By going to the effort of laying out the COBOL to be generated in the value clauses of COBOL group items we cause the generated COBOL code to be human readable and have a clean representation in the compiler source as well.

Here is an example of the generated code:

01 data-block binary-short occurs 32768.
01 data-ptr binary-long value 1.
01 input-ptr binary-long value 1.
01 output-list type List[binary-short] value new List[binary-short].
01 data-block-size binary-long.
01 input-block-size binary-long.
procedure division
    using by value input-block as binary-short occurs any
    returning output-block     as binary-short occurs any.
set data-block-size  to data-block::Length
set input-block-size to input-block::Length
if data-block(data-ptr) = 255
    move 0 to data-block(data-ptr)
else
    add 1 to data-block(data-ptr) 
end-if
if data-block(data-ptr) = 255
    move 0 to data-block(data-ptr)
else
    add 1 to data-block(data-ptr) 
end-if
if data-block(data-ptr) = 255
    move 0 to data-block(data-ptr)
else
    add 1 to data-block(data-ptr) 
end-if
if data-block(data-ptr) = 255
    move 0 to data-block(data-ptr)
else
    add 1 to data-block(data-ptr) 
end-if

Visual COBOL 2010 - this makes playing around like this really straight forward!
Below is the compiler in Visual COBOL 2010 and then the source code for the compiler. I have included the entire compiler in one source file.
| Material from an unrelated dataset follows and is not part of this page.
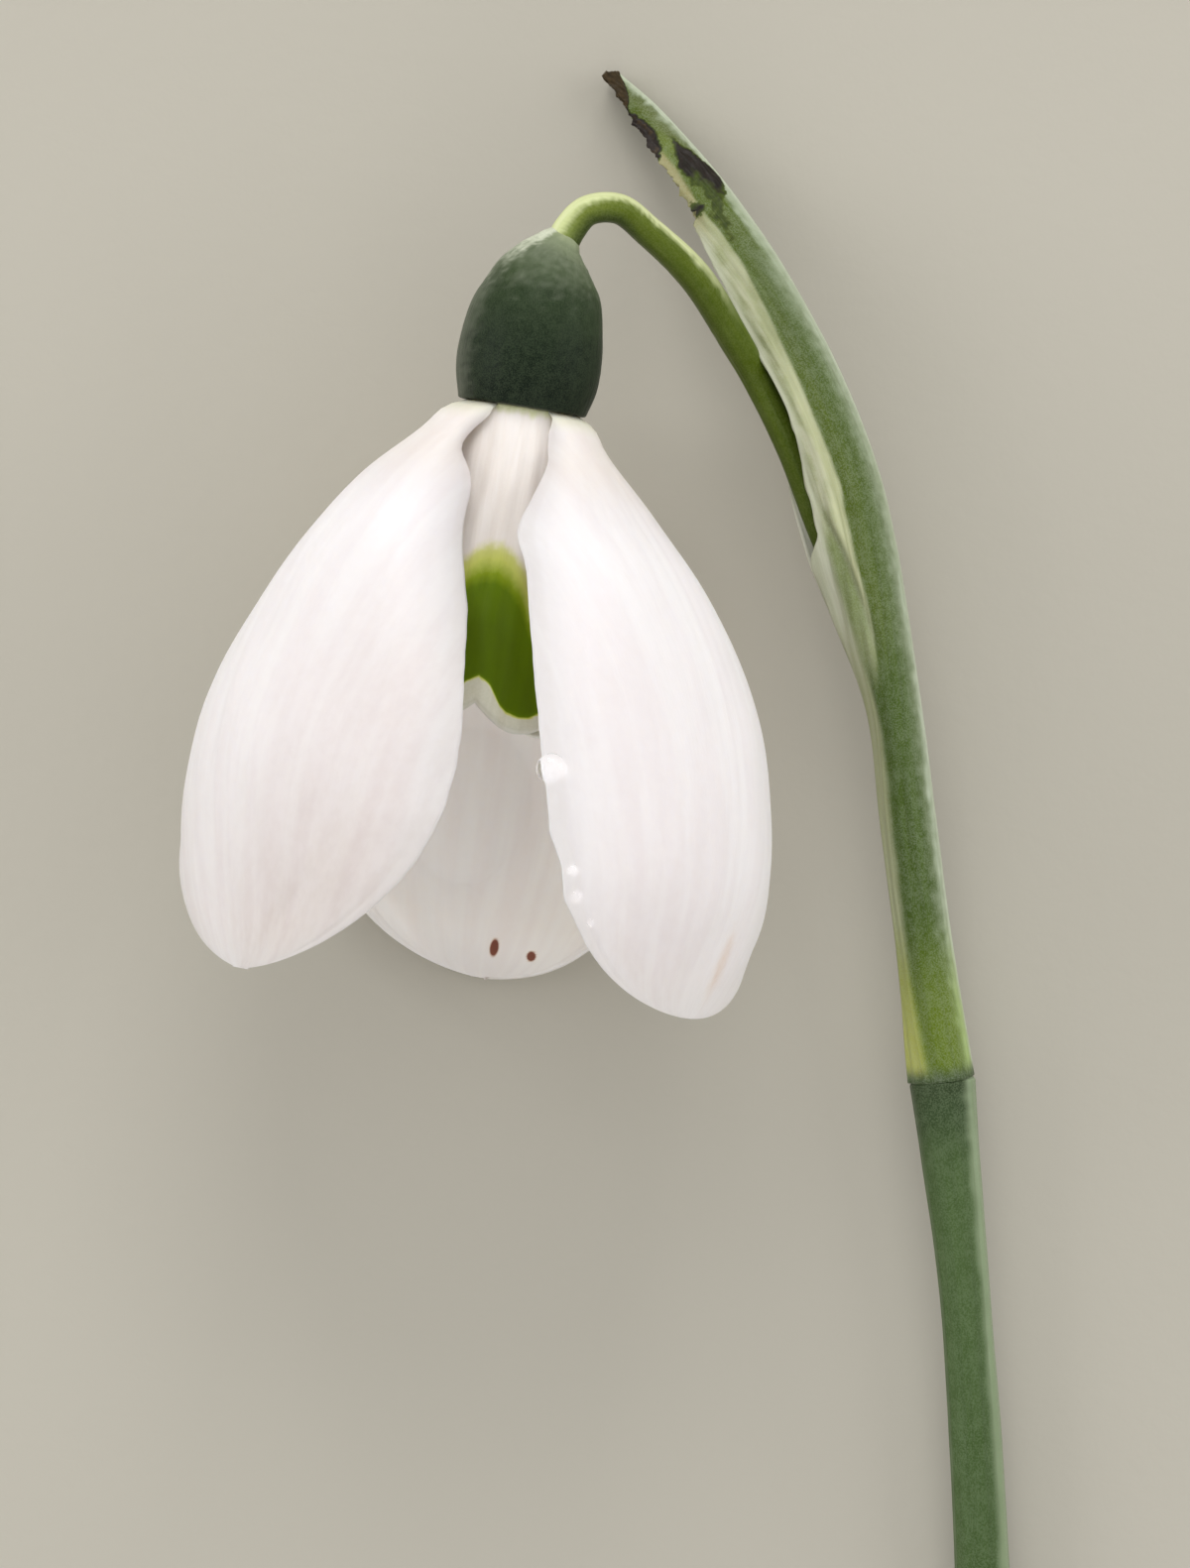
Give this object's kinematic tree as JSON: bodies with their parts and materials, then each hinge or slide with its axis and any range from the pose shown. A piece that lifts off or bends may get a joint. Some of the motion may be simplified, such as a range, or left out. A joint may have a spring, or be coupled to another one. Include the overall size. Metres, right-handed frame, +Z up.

Here is my working compiler with the null optimizer:

$set sourceformat(variable)
$set ilusing(BF)

 class-id BFTester as "BF.BFTester".

     method-id main static.
     01 compiler type BF.BFCompiler value new BF.BFCompiler.
     procedure division.
         display compiler::compile("++++++++++[>+++++++>++++++++++>+++>+<<<<-]>++.>+.+++++++..+++.>++.<<+++++++++++++++.>.+++.------.--------.>+.>.")
         display "All done"
     end method.
 end class.

 class-id BFCompiler as "BF.BFCompiler".

     01 optimizer type BFOptimizer value new NullBFOptimizer.
     01 tokens    type BFToken occurs any value
        table of type BFToken
        (
         new BFDecr
         new BFIncr
         new BFLeft
         new BFRight
         new BFInput
         new BFOutput
         new BFLoopStart
         new BFLoopEnd
        ).
     01 separator string value x"0D0A".

     method-id compile public.
         01 current-char character.
         01 current-token   type BFToken.
         *> Use a list as a dicationary is overkill when we only
         *> have 8 memebers and this is a trivial implementation
         01 ast type List[type  BFToken] value new List[type BFToken].
         01 code-builder type StringBuilder value new StringBuilder.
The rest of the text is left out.